PROBLEM: Print every line of the listing exactly, please.

COLLECTED DATA:
=====

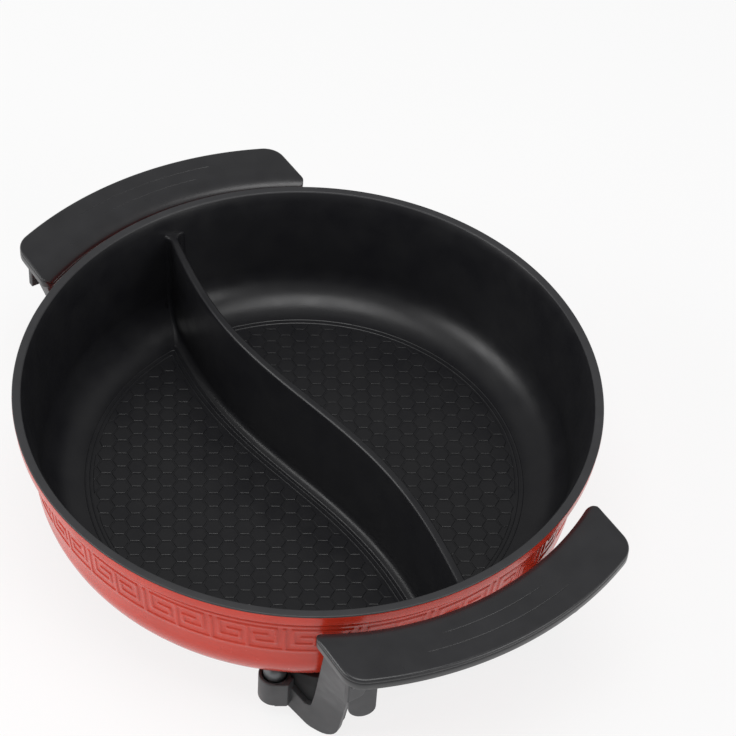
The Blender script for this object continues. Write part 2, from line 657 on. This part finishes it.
def wing_height(x, y):
    """Top surface: a slight crown, less the inner roll, the edge's fillet and the two grooves."""
    r = np.hypot(x, y)
    roll = np.clip(1 - (r - WING_R0) / ROLL_W, 0, 1)
    down = ROLL_H * (1 - np.sqrt(np.clip(1 - roll**ROLL_POWER, 0, 1)))
    into = np.clip(FILLET - edge_gap(x, y), 0, FILLET)
    down = np.maximum(down, FILLET - np.sqrt(FILLET**2 - into**2))
    bearing = np.degrees(np.arcsin(y / r))
    for ring, reach in GROOVES:
        over = np.clip((np.abs(bearing) - reach) * r * math.pi / 180, 0, None)
        far = np.hypot(r - ring, over)
        down = down + GROOVE_DEEP * np.clip(1 - far / GROOVE_HALF, 0, 1)
    outward = np.clip((r - WING_R0 - ROLL_W) / (WING_R1 - WING_R0 - ROLL_W), 0, 1)
    return WING_TOP - down - CROWN * outward**2


def wing_plan():
    """Grid of (x, y) over the plan: rows lie closer at the edges and just outside each groove."""
    edge = np.array(WING_ROWS)
    middle = [ring + row for ring, _ in GROOVES for row in GROOVE_ROWS] + [WING_R0 + 17.5]
    radii = np.unique(np.concatenate([WING_R0 + edge, middle, WING_R1 - edge[:-2]]))
    ends = np.array([0, 0.12, 0.3, 0.6, 1.0, 1.5, 2.2, 3.2, 4.6, 6.4]) / WING_HALF
    share = np.unique(np.concatenate([ends - 1, np.linspace(-0.9, 0.9, 91), 1 - ends]))
    y = half_length(radii)[:, None] * share[None, :]
    return np.sqrt(radii[:, None]**2 - y**2), y


def border(grid):
    """The grid's outer points in order, once round."""
    return np.concatenate([grid[0, :-1], grid[:-1, -1], grid[-1, :0:-1], grid[:0:-1, 0]])


def wing_solid():
    """Closed moulding: top field, skirt with a parting line, lower edge, and a hollow underneath."""
    x, y = wing_plan()
    top = np.stack([x, y, wing_height(x, y)], -1)
    rows, columns = x.shape
    middle_r = (WING_R0 + WING_R1) / 2
    r = np.hypot(x, y)
    shrink = 1 - 2 * WING_WALL / (WING_R1 - WING_R0)
    inner_r = middle_r + (r - middle_r) * shrink
    inner_y = y * (1 - WING_WALL / WING_HALF)
    ceiling = np.stack([np.sqrt(inner_r**2 - inner_y**2), inner_y,
                        np.full(x.shape, WING_LOW + POCKET)], -1)
    edge, inner_edge = border(top), border(ceiling)
    along = np.roll(edge[:, :2], -1, 0) - np.roll(edge[:, :2], 1, 0)
    away = np.stack([along[:, 1], -along[:, 0]], -1)
    away /= np.linalg.norm(away, axis=1, keepdims=True)
    away *= np.sign(((edge[:, :2] - inner_edge[:, :2]) * away).sum(1, keepdims=True))
    flat = np.full(len(edge), WING_LOW)
    skirt = [(np.maximum(edge[:, 2] - drop, WING_LOW + 0.6), out) for drop, out in PARTING_LINE]
    skirt += [(flat + rise, out) for rise, out in LOWER_EDGE]
    rings = [np.column_stack([edge[:, :2] + out * away, height]) for height, out in skirt]
    rings.append(np.column_stack([inner_edge[:, :2], flat]))
    start = rows * columns
    numbers = border(np.arange(start).reshape(rows, columns))
    low_start = start + len(rings) * len(edge)
    loops = [numbers, *(start + i * len(edge) + np.arange(len(edge)) for i in range(len(rings))),
             low_start + numbers]
    faces = grid_faces(rows, columns, False).tolist()
    for high, low in zip(loops[:-1], loops[1:]):
        faces += np.stack([high, low, np.roll(low, -1), np.roll(high, -1)], -1).tolist()
    faces += (grid_faces(rows, columns, False)[:, ::-1] + low_start).tolist()
    return np.concatenate([top.reshape(-1, 3), *rings, ceiling.reshape(-1, 3)]), faces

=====

PROBLEM SOLUTION:
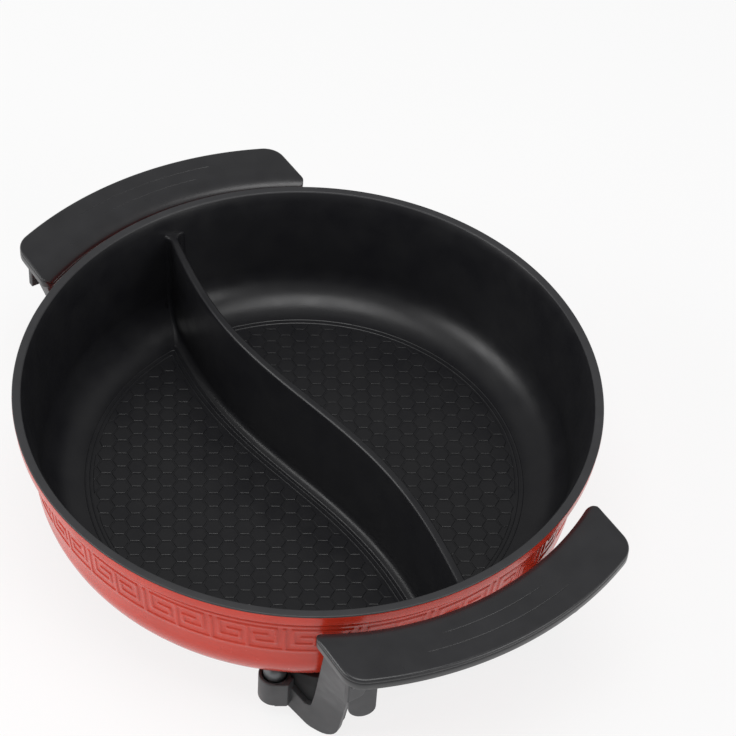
The Blender script for this object continues. Write part 2, from line 657 on. This part finishes it.
def wing_height(x, y):
    """Top surface: a slight crown, less the inner roll, the edge's fillet and the two grooves."""
    r = np.hypot(x, y)
    roll = np.clip(1 - (r - WING_R0) / ROLL_W, 0, 1)
    down = ROLL_H * (1 - np.sqrt(np.clip(1 - roll**ROLL_POWER, 0, 1)))
    into = np.clip(FILLET - edge_gap(x, y), 0, FILLET)
    down = np.maximum(down, FILLET - np.sqrt(FILLET**2 - into**2))
    bearing = np.degrees(np.arcsin(y / r))
    for ring, reach in GROOVES:
        over = np.clip((np.abs(bearing) - reach) * r * math.pi / 180, 0, None)
        far = np.hypot(r - ring, over)
        down = down + GROOVE_DEEP * np.clip(1 - far / GROOVE_HALF, 0, 1)
    outward = np.clip((r - WING_R0 - ROLL_W) / (WING_R1 - WING_R0 - ROLL_W), 0, 1)
    return WING_TOP - down - CROWN * outward**2


def wing_plan():
    """Grid of (x, y) over the plan: rows lie closer at the edges and just outside each groove."""
    edge = np.array(WING_ROWS)
    middle = [ring + row for ring, _ in GROOVES for row in GROOVE_ROWS] + [WING_R0 + 17.5]
    radii = np.unique(np.concatenate([WING_R0 + edge, middle, WING_R1 - edge[:-2]]))
    ends = np.array([0, 0.12, 0.3, 0.6, 1.0, 1.5, 2.2, 3.2, 4.6, 6.4]) / WING_HALF
    share = np.unique(np.concatenate([ends - 1, np.linspace(-0.9, 0.9, 91), 1 - ends]))
    y = half_length(radii)[:, None] * share[None, :]
    return np.sqrt(radii[:, None]**2 - y**2), y


def border(grid):
    """The grid's outer points in order, once round."""
    return np.concatenate([grid[0, :-1], grid[:-1, -1], grid[-1, :0:-1], grid[:0:-1, 0]])


def wing_solid():
    """Closed moulding: top field, skirt with a parting line, lower edge, and a hollow underneath."""
    x, y = wing_plan()
    top = np.stack([x, y, wing_height(x, y)], -1)
    rows, columns = x.shape
    middle_r = (WING_R0 + WING_R1) / 2
    r = np.hypot(x, y)
    shrink = 1 - 2 * WING_WALL / (WING_R1 - WING_R0)
    inner_r = middle_r + (r - middle_r) * shrink
    inner_y = y * (1 - WING_WALL / WING_HALF)
    ceiling = np.stack([np.sqrt(inner_r**2 - inner_y**2), inner_y,
                        np.full(x.shape, WING_LOW + POCKET)], -1)
    edge, inner_edge = border(top), border(ceiling)
    along = np.roll(edge[:, :2], -1, 0) - np.roll(edge[:, :2], 1, 0)
    away = np.stack([along[:, 1], -along[:, 0]], -1)
    away /= np.linalg.norm(away, axis=1, keepdims=True)
    away *= np.sign(((edge[:, :2] - inner_edge[:, :2]) * away).sum(1, keepdims=True))
    flat = np.full(len(edge), WING_LOW)
    skirt = [(np.maximum(edge[:, 2] - drop, WING_LOW + 0.6), out) for drop, out in PARTING_LINE]
    skirt += [(flat + rise, out) for rise, out in LOWER_EDGE]
    rings = [np.column_stack([edge[:, :2] + out * away, height]) for height, out in skirt]
    rings.append(np.column_stack([inner_edge[:, :2], flat]))
    start = rows * columns
    numbers = border(np.arange(start).reshape(rows, columns))
    low_start = start + len(rings) * len(edge)
    loops = [numbers, *(start + i * len(edge) + np.arange(len(edge)) for i in range(len(rings))),
             low_start + numbers]
    faces = grid_faces(rows, columns, False).tolist()
    for high, low in zip(loops[:-1], loops[1:]):
        faces += np.stack([high, low, np.roll(low, -1), np.roll(high, -1)], -1).tolist()
    faces += (grid_faces(rows, columns, False)[:, ::-1] + low_start).tolist()
    return np.concatenate([top.reshape(-1, 3), *rings, ceiling.reshape(-1, 3)]), faces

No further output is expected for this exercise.